* Aim
Copy every line of the material below word for word.

# # # #

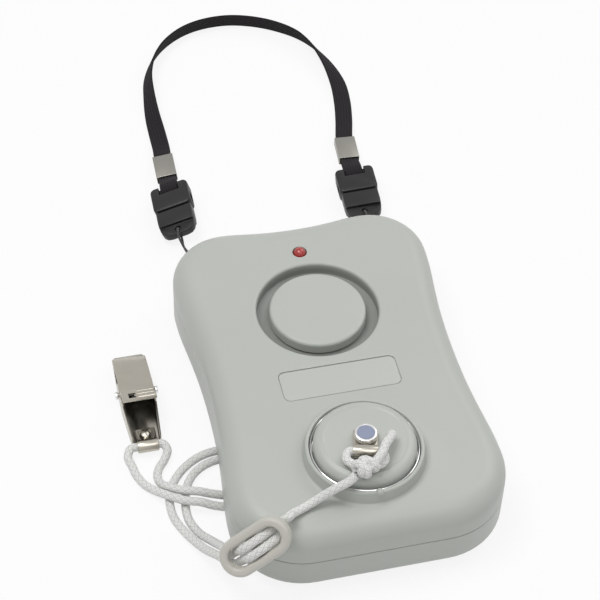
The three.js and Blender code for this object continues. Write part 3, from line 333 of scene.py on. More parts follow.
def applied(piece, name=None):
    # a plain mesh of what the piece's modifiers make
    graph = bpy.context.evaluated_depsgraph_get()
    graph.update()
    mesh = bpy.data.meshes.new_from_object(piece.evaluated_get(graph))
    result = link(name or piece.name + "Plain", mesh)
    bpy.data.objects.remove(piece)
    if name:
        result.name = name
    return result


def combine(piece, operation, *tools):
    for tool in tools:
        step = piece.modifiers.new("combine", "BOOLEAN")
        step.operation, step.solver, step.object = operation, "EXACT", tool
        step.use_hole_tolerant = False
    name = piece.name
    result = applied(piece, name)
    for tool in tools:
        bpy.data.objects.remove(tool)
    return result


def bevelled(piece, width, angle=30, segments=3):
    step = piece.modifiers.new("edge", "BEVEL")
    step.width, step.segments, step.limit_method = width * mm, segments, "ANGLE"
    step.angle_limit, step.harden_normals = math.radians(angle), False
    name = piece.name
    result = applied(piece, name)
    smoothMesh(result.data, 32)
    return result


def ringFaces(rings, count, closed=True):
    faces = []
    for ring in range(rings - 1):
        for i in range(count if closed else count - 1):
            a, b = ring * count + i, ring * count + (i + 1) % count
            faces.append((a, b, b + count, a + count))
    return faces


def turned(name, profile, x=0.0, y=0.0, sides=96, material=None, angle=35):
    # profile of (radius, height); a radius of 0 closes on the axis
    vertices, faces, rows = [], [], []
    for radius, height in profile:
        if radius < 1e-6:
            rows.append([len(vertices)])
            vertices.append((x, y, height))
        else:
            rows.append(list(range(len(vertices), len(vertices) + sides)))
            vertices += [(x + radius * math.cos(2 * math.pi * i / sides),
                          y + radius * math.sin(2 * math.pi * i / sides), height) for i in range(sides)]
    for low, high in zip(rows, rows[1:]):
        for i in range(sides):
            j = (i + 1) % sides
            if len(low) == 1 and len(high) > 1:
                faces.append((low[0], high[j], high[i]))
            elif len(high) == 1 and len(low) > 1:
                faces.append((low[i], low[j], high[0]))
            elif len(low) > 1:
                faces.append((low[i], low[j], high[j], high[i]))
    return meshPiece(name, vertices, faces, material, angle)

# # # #

* Solution
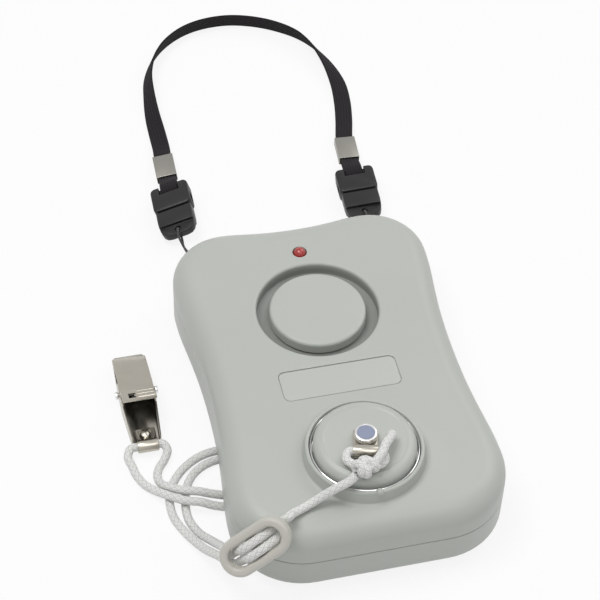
The three.js and Blender code for this object continues. Write part 3, from line 333 of scene.py on. More parts follow.
def applied(piece, name=None):
    # a plain mesh of what the piece's modifiers make
    graph = bpy.context.evaluated_depsgraph_get()
    graph.update()
    mesh = bpy.data.meshes.new_from_object(piece.evaluated_get(graph))
    result = link(name or piece.name + "Plain", mesh)
    bpy.data.objects.remove(piece)
    if name:
        result.name = name
    return result


def combine(piece, operation, *tools):
    for tool in tools:
        step = piece.modifiers.new("combine", "BOOLEAN")
        step.operation, step.solver, step.object = operation, "EXACT", tool
        step.use_hole_tolerant = False
    name = piece.name
    result = applied(piece, name)
    for tool in tools:
        bpy.data.objects.remove(tool)
    return result


def bevelled(piece, width, angle=30, segments=3):
    step = piece.modifiers.new("edge", "BEVEL")
    step.width, step.segments, step.limit_method = width * mm, segments, "ANGLE"
    step.angle_limit, step.harden_normals = math.radians(angle), False
    name = piece.name
    result = applied(piece, name)
    smoothMesh(result.data, 32)
    return result


def ringFaces(rings, count, closed=True):
    faces = []
    for ring in range(rings - 1):
        for i in range(count if closed else count - 1):
            a, b = ring * count + i, ring * count + (i + 1) % count
            faces.append((a, b, b + count, a + count))
    return faces


def turned(name, profile, x=0.0, y=0.0, sides=96, material=None, angle=35):
    # profile of (radius, height); a radius of 0 closes on the axis
    vertices, faces, rows = [], [], []
    for radius, height in profile:
        if radius < 1e-6:
            rows.append([len(vertices)])
            vertices.append((x, y, height))
        else:
            rows.append(list(range(len(vertices), len(vertices) + sides)))
            vertices += [(x + radius * math.cos(2 * math.pi * i / sides),
                          y + radius * math.sin(2 * math.pi * i / sides), height) for i in range(sides)]
    for low, high in zip(rows, rows[1:]):
        for i in range(sides):
            j = (i + 1) % sides
            if len(low) == 1 and len(high) > 1:
                faces.append((low[0], high[j], high[i]))
            elif len(high) == 1 and len(low) > 1:
                faces.append((low[i], low[j], high[0]))
            elif len(low) > 1:
                faces.append((low[i], low[j], high[j], high[i]))
    return meshPiece(name, vertices, faces, material, angle)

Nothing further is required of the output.